Peut-on expliquer le succès d’une sympathie pour des théories du complot ?


Johan Leman, 18 novembre 2022

Ces dernières semaines, j’ai fait l’effort d’écouter une dizaine de personnes qui défendent ou sympathisent avec des théories du complot. J’ai aussi essayé de comprendre comment ils en sont arrivés à cette sympathie pour le complot. Ce que j’ai fait n’est pas une recherche scientifique. Prenez-le donc avec un gros grain de sel, mais peut-être y a-t-il quelque chose là-dedans quand même…..

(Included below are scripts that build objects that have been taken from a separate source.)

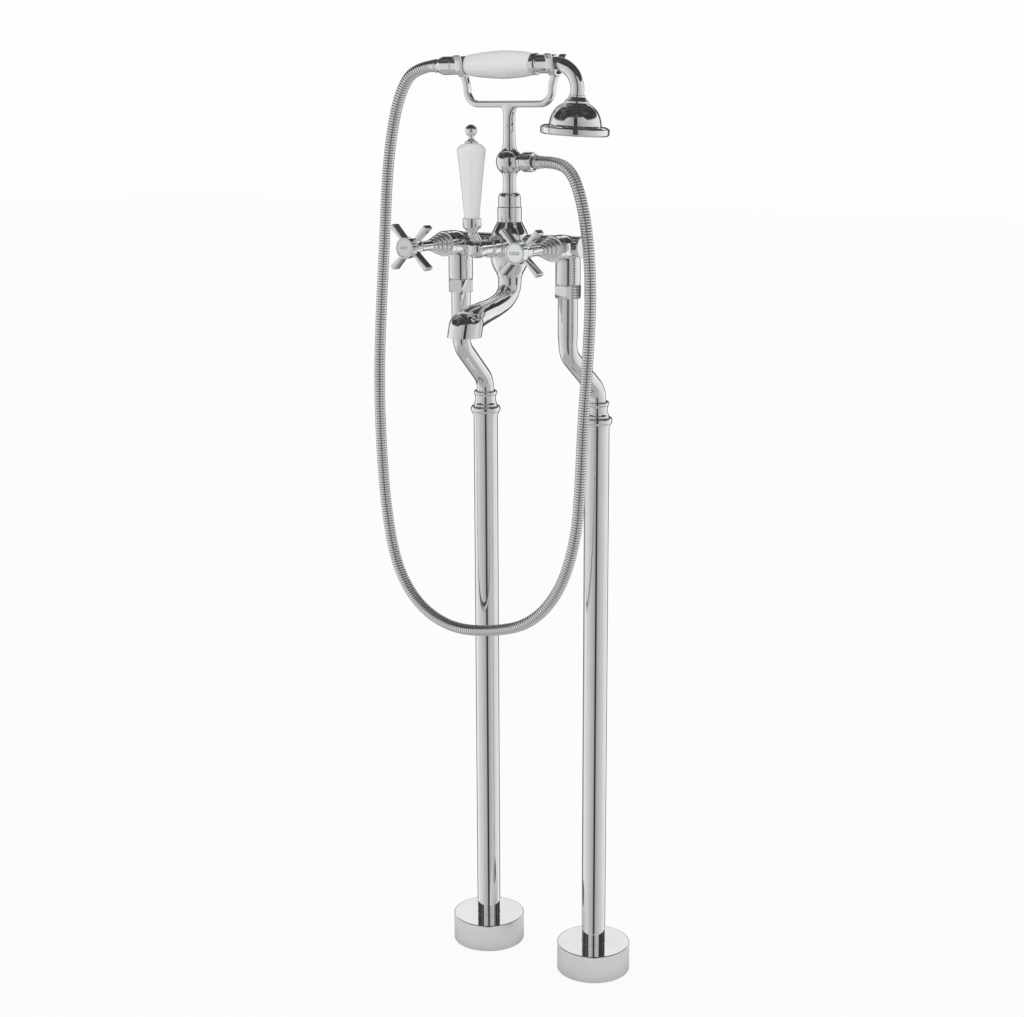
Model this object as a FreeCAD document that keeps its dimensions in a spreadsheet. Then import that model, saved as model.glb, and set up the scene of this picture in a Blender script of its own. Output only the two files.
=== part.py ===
"""Floor standing bath filler: two standpipes, cranked legs, a bath and shower mixer with cross
handles and a lever diverter, a down-turned spout, and a handset on its cradle with a ribbed hose.

Millimetres. X runs from the hot side to the cold side, the spout points along -Y, Z is up and the
floor is Z = 0. The origin is on the floor, midway between the two standpipes."""

import FreeCAD
import Part
import Sketcher
import math
import os

from FreeCAD import Placement, Rotation, Vector

OUT = "parts"
os.makedirs(OUT, exist_ok=True)
doc = FreeCAD.newDocument("bath_filler")
sheet = doc.addObject("Spreadsheet::Sheet", "Sizes")

# ---------------------------------------------------------------- driving dimensions

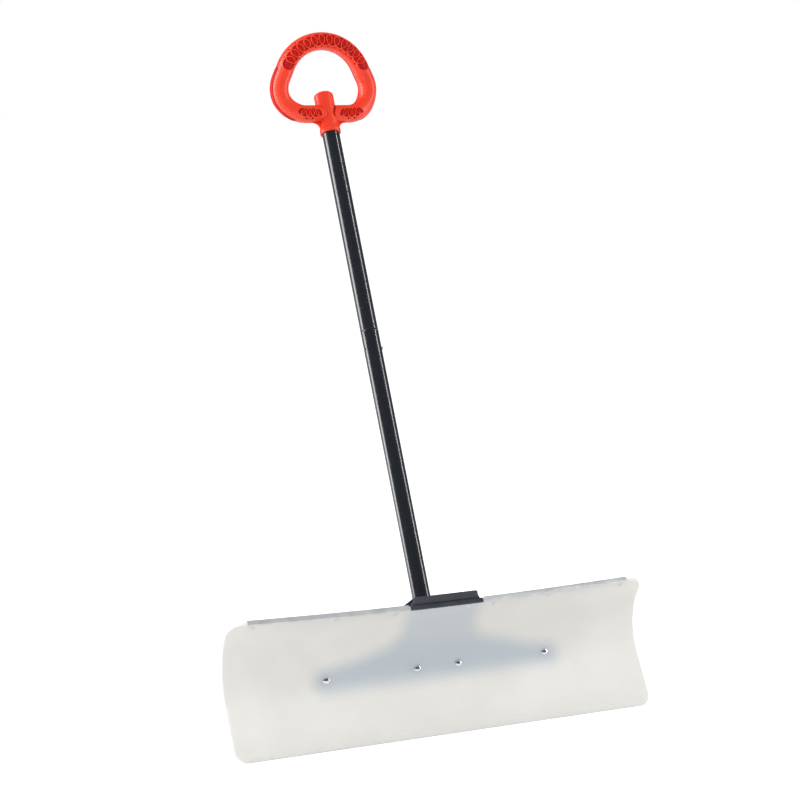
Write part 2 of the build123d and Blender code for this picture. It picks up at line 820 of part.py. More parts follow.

La première chose qui m’a frappée, c’est que la religion n’intervient près d’aucun d’entre eux. Ce qui compte, c’est qu’ils attribuent aux médias sociaux une autorité et une crédibilité au moins équivalentes à celles des médias traditionnels. Ils invoquent ici deux arguments : les médias grand public sont payés par des personnes fortunées ou par des autorités politiques, et sur les médias sociaux, ils voient que certains académiques, ou supposés tels, défendent finalement aussi leur théorie du complot. À leurs yeux, le fait que les experts qui défendent leur théorie du complot soient marginaux témoigne de leur crédibilité. Après tout, « la plupart des experts sont payés par le gouvernement et l’establishment », “et vous voyez toujours les mêmes qui reviennent, qui ont l’air bien pour le gouvernement et bien dans les médias” (sic). Appliqué aux vaccins Corona, par exemple, quelqu’un dira que tout le monde devrait sûrement savoir que l’un des promoteurs de ces vaccins est quelqu’un qui a déclaré il y a quelques années que nous sommes 15% de trop à vivre dans ce monde. “Mais ces experts gouvernementaux ne le mentionnent jamais,” me déclare cet informateur complottiste. Deux d’entre eux suggèrent – en passant – un possible lien avec du « capital juif ». En d’autres termes… dans quelques cas – heureusement pas une majorité – l’antivax et l’antisémitisme pourraient ne pas être si éloignés l’un de l’autre. En outre, chacun de mes conspirationnistes a quelque part une ou deux ‘phrases à leurs yeux contestables’ que quelqu’un ‘de l’autre côté’ aurait prononcées à un moment donné, qu’elles soient vraies ou fausses. Mais ces phrases compromettent le « main stream thinking».

Ce qui est très clair, c’est que le manque de confiance dans ce qui est considéré comme l’establishment joue un rôle énorme parmi les 10 personnes conspirationnistes auxquelles j’ai parlé. Et puis ils font référence par exemple à des gens comme Blair ou Bush et ce qu’ils racontaient avant la première guerre du Golfe, bref… à toutes les erreurs possibles qui ont pu se produire dans la communication officielle.

Ma conclusion serait : Autorités publiques, soyez prudents dans vos communications. De préférence, le moins d’erreurs possible. Académiques, soyez également prudents dans vos relations avec les autorités publiques. Médias, ne vous facilitez pas trop la tâche… et veillez à varier vos propositions d’experts. Cela ne veut pas dire qu’il faut donner plus de place à des complottistes, mais peut-être plus de variation parmi les experts. Je sais, il n’y a que 24 heures dans une journée et il est compréhensible que les médias préfèrent travailler avec des valeurs fixes et des gens qui présentent bien… et cela permet même probablement de booster le nombre de followers… mais il y a probablement un prix à payer dont profitent les défendeurs des théories de complot en agissant ainsi, surtout si les gens commencent à douter que tout ce que disent les experts soit vrai… et en ratrappent un sur une petite erreur. Ils se rabattent alors sur les médias sociaux. Mais encore une fois, je ne me base pas sur des recherches scientifiques, juste sur des conversations approfondies avec une dizaine de conspirationnistes.